[AIM OF THE EXERCISE] Reproduce exactly and only the lines running from the one with "The three.js and" through the one with "along a line.", both end lines included.

[MATERIAL TO PROCESS]
▽

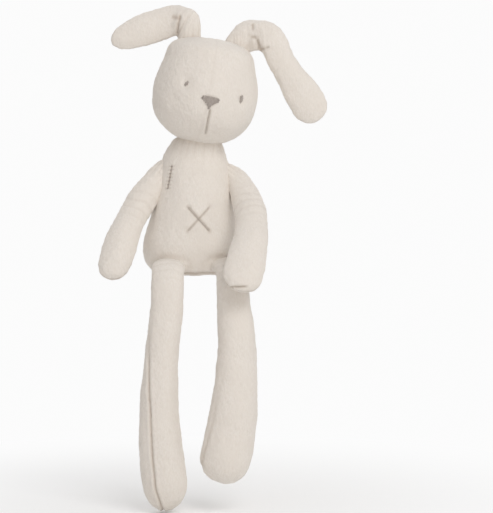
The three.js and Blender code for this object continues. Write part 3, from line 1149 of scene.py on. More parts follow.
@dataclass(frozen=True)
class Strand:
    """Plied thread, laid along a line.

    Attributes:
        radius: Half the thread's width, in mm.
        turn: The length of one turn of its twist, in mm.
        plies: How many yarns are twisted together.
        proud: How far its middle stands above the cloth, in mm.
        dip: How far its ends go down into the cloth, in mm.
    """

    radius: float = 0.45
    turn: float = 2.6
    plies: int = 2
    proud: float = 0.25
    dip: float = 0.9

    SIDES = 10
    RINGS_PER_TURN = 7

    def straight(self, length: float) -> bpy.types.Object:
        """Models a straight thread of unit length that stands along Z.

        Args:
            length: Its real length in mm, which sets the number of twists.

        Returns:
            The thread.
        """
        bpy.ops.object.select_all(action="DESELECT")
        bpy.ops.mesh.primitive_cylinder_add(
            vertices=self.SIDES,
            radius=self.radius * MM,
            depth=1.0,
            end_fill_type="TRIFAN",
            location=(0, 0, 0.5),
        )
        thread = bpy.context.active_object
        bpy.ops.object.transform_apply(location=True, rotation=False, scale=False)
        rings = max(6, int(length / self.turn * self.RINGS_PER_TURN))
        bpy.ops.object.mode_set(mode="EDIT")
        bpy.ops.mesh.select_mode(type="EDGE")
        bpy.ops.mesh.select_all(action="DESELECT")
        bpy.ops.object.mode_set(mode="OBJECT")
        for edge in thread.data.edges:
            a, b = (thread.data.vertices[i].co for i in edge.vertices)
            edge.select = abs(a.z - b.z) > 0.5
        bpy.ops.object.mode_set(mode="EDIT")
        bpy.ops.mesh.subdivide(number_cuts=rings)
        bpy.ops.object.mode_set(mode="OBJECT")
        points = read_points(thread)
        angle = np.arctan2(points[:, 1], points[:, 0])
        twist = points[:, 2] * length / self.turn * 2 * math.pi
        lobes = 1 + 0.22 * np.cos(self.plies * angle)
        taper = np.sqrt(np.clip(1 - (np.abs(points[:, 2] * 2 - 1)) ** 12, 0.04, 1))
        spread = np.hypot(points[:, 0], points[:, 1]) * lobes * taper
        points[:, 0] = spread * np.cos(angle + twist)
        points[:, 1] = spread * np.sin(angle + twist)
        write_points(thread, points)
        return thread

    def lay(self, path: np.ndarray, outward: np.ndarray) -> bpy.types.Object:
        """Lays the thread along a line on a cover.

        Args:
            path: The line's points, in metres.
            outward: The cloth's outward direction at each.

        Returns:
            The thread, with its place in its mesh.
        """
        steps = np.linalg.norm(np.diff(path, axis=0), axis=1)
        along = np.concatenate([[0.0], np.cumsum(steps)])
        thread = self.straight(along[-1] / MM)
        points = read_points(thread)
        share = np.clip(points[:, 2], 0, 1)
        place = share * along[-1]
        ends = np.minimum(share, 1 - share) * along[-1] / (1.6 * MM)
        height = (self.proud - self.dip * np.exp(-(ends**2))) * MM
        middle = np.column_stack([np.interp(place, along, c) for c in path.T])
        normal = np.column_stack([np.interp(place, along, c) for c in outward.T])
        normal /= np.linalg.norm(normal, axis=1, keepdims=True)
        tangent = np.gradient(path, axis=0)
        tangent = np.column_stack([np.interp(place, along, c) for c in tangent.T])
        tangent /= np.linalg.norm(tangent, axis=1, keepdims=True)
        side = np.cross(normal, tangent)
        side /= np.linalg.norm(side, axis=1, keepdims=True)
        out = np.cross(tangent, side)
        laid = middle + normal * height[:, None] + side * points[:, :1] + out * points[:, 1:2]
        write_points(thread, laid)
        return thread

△
▽

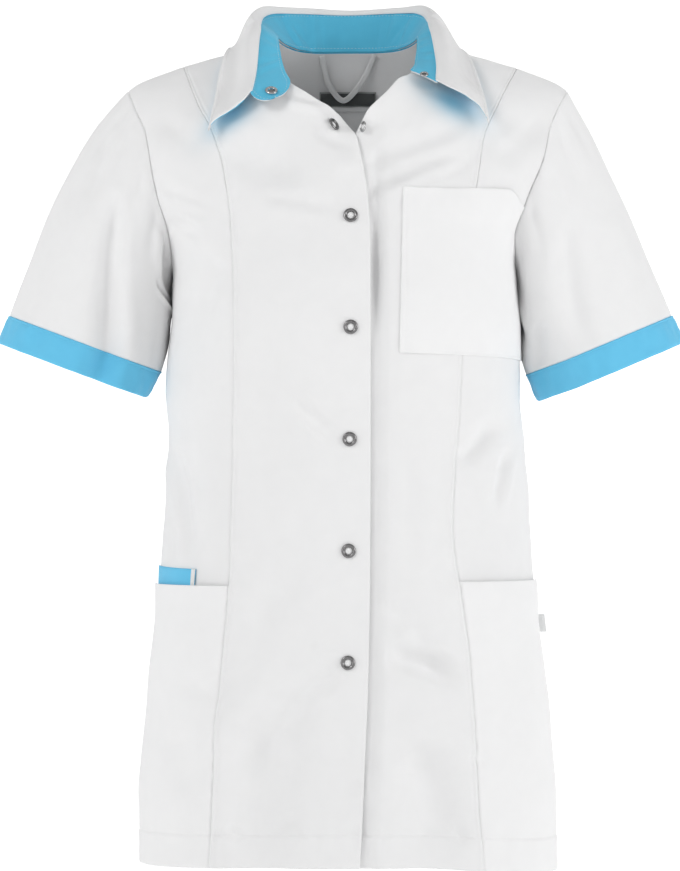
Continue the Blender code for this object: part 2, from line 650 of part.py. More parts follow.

△

[CORRECT RESULT]
The three.js and Blender code for this object continues. Write part 3, from line 1149 of scene.py on. More parts follow.
@dataclass(frozen=True)
class Strand:
    """Plied thread, laid along a line.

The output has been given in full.